Although Russian hackers are reported to have tried to disrupt the November election with attacks on the voting systems of 39 states, the consensus of the intelligence community is that they were probably unsuccessful in their efforts to delete and alter voter data. But another national election is just 15 months away, and the risk that those working on behalf of President Vladimir Putin of Russia could do real damage — and even manage to mark your ballot for you or altering your vote — remains.
Since the debacle of the 2000 election (remember hanging chads?)American election machinery has been improved to reduce the chances of mis-tallying votes, outright fraud and attacks by hackers. These improvements brought with them a new concern: lack of software security. Most voting machines’ software can now be easily hacked. This is in large part because the current voting systems use proprietary software based on Microsoft’s operating system.
One post-2000 change — a useful one — was to move away from all-electronic touch-screen balloting, with no paper record indicating how someone voted. Nearly half of voters are registered in jurisdictions that use optical-scan systems that read marked paper ballots and tally the results. But one-quarter of voters still use direct-recording electronic voting machines, which produce no paper trail.

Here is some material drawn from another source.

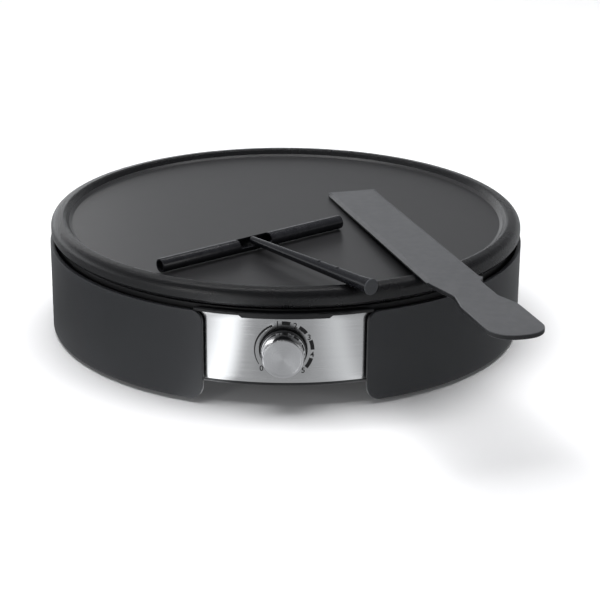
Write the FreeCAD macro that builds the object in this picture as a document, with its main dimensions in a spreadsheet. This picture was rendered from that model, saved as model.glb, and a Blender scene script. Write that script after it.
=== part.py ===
import FreeCAD, Part
import math
import os
import Sketcher

# Electric crepe maker with its batter spreader and spatula.
# The origin is on the plate's axis, at the worktop that the feet stand on.
# +Z is up and the dial faces -Y. Sizes are in millimetres and degrees.

SIZES = {
    # Roundings of corners and folds, from the finest to the widest
    "round_fine": 0.3,
    "round_slight": 0.4,
    "round_small": 0.5,
    "round_edge": 0.6,
    "round_mid": 0.8,
    "round_fold": 1.0,
    "round_soft": 1.2,
    "round_bend": 1.6,
    "round_wide": 2.0,
    "round_dish": 1.8,
    "round_crest": 2.5,
    "round_shoulder": 6.0,
    "round_neck": 9.0,
    "round_long": 30.0,
    # Griddle plate, cast aluminium
    "plate_radius": 165.0,
    "rim_width": 14.7,
    "cook_level": 76.0,
    "plate_web": 5.5,
    "step_width": 2.0,
    "step_height": 1.3,
    "crest_width": 2.3,
    "rim_height": 4.7,
    "rim_crest_drop": 0.6,
    "rim_round": 3.8,
    "rim_top_width": 7.4,
    "rim_face_bottom": 71.2,
    "rim_bottom": 68.7,
    "rim_tuck": 1.8,
    "rim_skirt_width": 5.0,
    "boss_ring_inset": 103.0,
    "boss_radius": 7.0,
    "boss_height": 7.0,
    "plate_hole_depth": 8.0,
    "rib_width": 2.5,
    "rib_depth": 2.4,
    # Heating element, a sheathed loop under the plate
    "element_inset": 61.0,
    "element_tube": 3.25,
    "element_sweep": 318.0,
    "element_gap": 0.3,
    "element_bend": 9.0,
    "element_drop": 6.0,
    "element_pin": 1.1,
    "element_pin_length": 7.0,
    "insulator_radius": 2.6,
    "insulator_length": 4.0,
    "terminal_width": 6.3,
    "terminal_length": 9.0,
    "blade_thickness": 0.8,
    # Heat shield and what holds the plate up
    "shield_level": 52.0,
    "shield_thickness": 0.8,
    "shield_slope_width": 14.0,
    "shield_inset": 10.0,
    "shield_rise": 5.0,
    "shield_element_hole": 9.0,
    "standoff_radius": 6.0,
    "screw_radius": 2.0,
    "screw_hole_gap": 0.35,
    "screw_head_radius": 3.8,
    "screw_head_height": 2.8,
    "screw_head_gap": 0.7,
    # Base housing, moulded bowl
    "plate_overhang": 5.0,
    "wall": 2.5,
    "housing_bottom": 13.0,
    "housing_top": 66.6,
    "housing_round": 4.0,
    "column_radius": 7.5,
    "column_seat": 30.0,
    "vent_ring_inset": 68.0,
    "vent_length": 26.0,
    "vent_width": 4.0,
    "vent_count": 24.0,
    # Visor over the front panel
    "lip_reach": 4.6,
    "lip_top": 65.6,
    "lip_bottom": 61.6,
    "lip_drop": 1.8,
    "lip_half_angle": 17.6,
    "lip_drop_left": 26.0,
    "lip_drop_right": 29.0,
    "lip_slant": 2.2,
    # Brushed steel front panel
    "panel_thickness": 0.7,
    "panel_bottom": 16.7,
    "panel_half_angle": 17.5,
    "panel_opening": 15.4,
    "panel_gap": 0.3,
    "tab_height": 7.0,
    "tab_length": 5.2,
    "tab_thickness": 0.7,
    "tab_edge": 1.4,
    "tab_slot_gap": 0.35,
    "tab_low": 24.0,
    "tab_high": 46.0,
    # Side shells
    "shell_stand": 3.1,
    "shell_wall": 2.7,
    "shell_bottom": 2.8,
    "shell_top": 63.7,
    "shell_edge_angle": 19.0,
    "shell_top_round": 7.5,
    "shell_bottom_round": 9.5,
    "shell_edge_round": 0.9,
    "shell_boss_radius": 5.0,
    "shell_boss_level": 38.0,
    "shell_boss_angle": 60.0,
    "shell_boss_gap": 0.3,
    "shell_screw_length": 5.4,
    "shell_screw_lift": 0.06,
    # Feet
    "foot_ring_inset": 35.0,
    "foot_radius": 9.0,
    "foot_stem_radius": 4.0,
    "foot_stem_gap": 0.3,
    "foot_screw_length": 11.0,
    "foot_pilot_end": 11.5,
    "foot_web": 2.0,
    "foot_boss_radius": 7.0,
    "foot_boss_height": 9.0,
    # Thermostat
    "dial_level": 39.0,
    "thermostat_width": 30.0,
    "thermostat_height": 24.0,
    "thermostat_depth": 16.0,
    "thermostat_setback": 20.0,
    "thermostat_neck_radius": 6.0,
    "thermostat_neck": 5.0,
    "bracket_thickness": 1.2,
    "bracket_width": 24.0,
    "bracket_foot": 11.5,
    "bracket_screw_place": 6.4,
    "bracket_screw_depth": 4.0,
    "spindle_radius": 3.0,
    "spindle_flat": 2.0,
    "spindle_reach": 8.6,
    "spindle_hole_radius": 4.5,
    # Control knob
    "knob_gap": 1.4,
    "knob_depth": 13.6,
    "collar_radius": 14.6,
    "collar_depth": 3.6,
    "collar_inset_depth": 1.5,
    "skirt_base_radius": 14.4,
    "skirt_front_radius": 13.3,
    "skirt_reach": 12.9,
    "core_radius": 11.6,
    "skirt_fit": 0.1,
    "disc_radius": 12.7,
    "disc_thickness": 1.1,
    "disc_fit": 0.1,
    "knob_bore_gap": 0.05,
    "pointer_width": 1.3,
    "pointer_proud": 0.35,
    "pointer_angle": -90.0,
    # Thermal fuse, terminal block and earth
    "fuse_radius": 2.0,
    "fuse_length": 14.0,
    "fuse_lead_radius": 0.6,
    "fuse_lead_length": 9.0,
    "fuse_clip_width": 8.0,
    "fuse_place": 40.0,
    "block_length": 34.0,
    "block_width": 18.0,
    "block_height": 15.0,
    "block_inset": 52.0,
    "block_ways": 3.0,
    "earth_inset": 81.0,
    # Cord inlet
    "gland_level": 34.0,
    "gland_radius": 10.0,
    "gland_flange": 2.5,
    "gland_bore": 3.8,
    "gland_neck_radius": 7.0,
    "gland_hole_gap": 0.3,
    "gland_inside": 9.0,
    # Batter spreader
    "head_radius": 4.7,
    "head_bore": 3.6,
    "head_length_cut": 0.3,
    "head_centre_x": -21.6,
    "head_inset": 76.7,
    "head_turn": 38.5,
    "notch_length": 26.0,
    "notch_cut": 0.9,
    "rest_gap": 0.3,
    "handle_length": 127.0,
    "handle_start_radius": 2.9,
    "handle_end_radius": 4.5,
    "handle_tilt": 0.3,
    "handle_overlap": 4.0,
    "handle_seat_gap": 0.1,
    "cap_radius": 4.8,
    "cap_thickness": 1.6,
    "cap_spigot_radius": 3.2,
    "cap_spigot": 6.0,
    # Spatula
    "blade_width": 37.0,
    "blade_length": 207.0,
    "blade_bevel": 3.0,
    "spatula_thickness": 3.0,
    "grip_width": 33.5,
    "grip_length": 68.0,
    "neck_length": 42.0,
    "grip_end_round": 15.0,
    "tip_round": 3.0,
    "tip_x": 47.8,
    "tip_y": 50.7,
    "blade_turn": -73.5,
    "blade_tilt": 1.6,
}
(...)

At polling places where voting machines don’t provide this backup record, there’s no way for election officials to run an effective recount if the electronics are hacked.
That’s why the National Association of Voting Officials is leading a movement to encourage election officials to stop the purchase of insecure systems and begin to use software based on open-source systems that can guard our votes against manipulation.
But there’s resistance to this obvious solution. Microsoft and companies that bob along in its wake don’t want their proprietary voting systems replaced by open-source software balloting systems, have aggressively lobbied against them.
Open-source software is simply software for which the original source code is made freely available and may be redistributed and modified. In the case of voting, open-source software systems would be overseen by public-private partnerships between counties and vendors.
Open-source systems are tried and tested. A majority of supercomputers use them. The Defense Department, NASA and the United States Air Force all use open-source systems, because they know this provides far more security. Every step in our voting process should use software that follows these examples.
Despite its name, open-source software is less vulnerable to hacking than the secret, black box systems like those being used in polling places now. That’s because anyone can see how open-source systems operate. Bugs can be spotted and remedied, deterring those who would attempt attacks. This makes them much more secure than closed-source models like Microsoft’s, which only Microsoft employees can get into to fix.
One reason for the software companies’ resistance is the belief that it’s impossible to make a profit from open-source software. This is a myth. Businesses that use open-source software still need all of the other things that software companies provide. Many major companies use open-source software in their products.
Open-source systems are already playing a role in some elections. New Hampshire has used them to allow disabled voters to fill out ballots online or on their phones, while Travis County in Texas, San Francisco and Los Angeles have allocated funds to move toward open-source voting systems.
If the community of proprietary vendors, including Microsoft, would support the use of open-source model for elections, we could expedite progress toward secure voting systems.
With an election on the horizon, it’s urgent that we ensure that those who seek to make our voting systems more secure have easy access to them, and that Mr. Putin does not.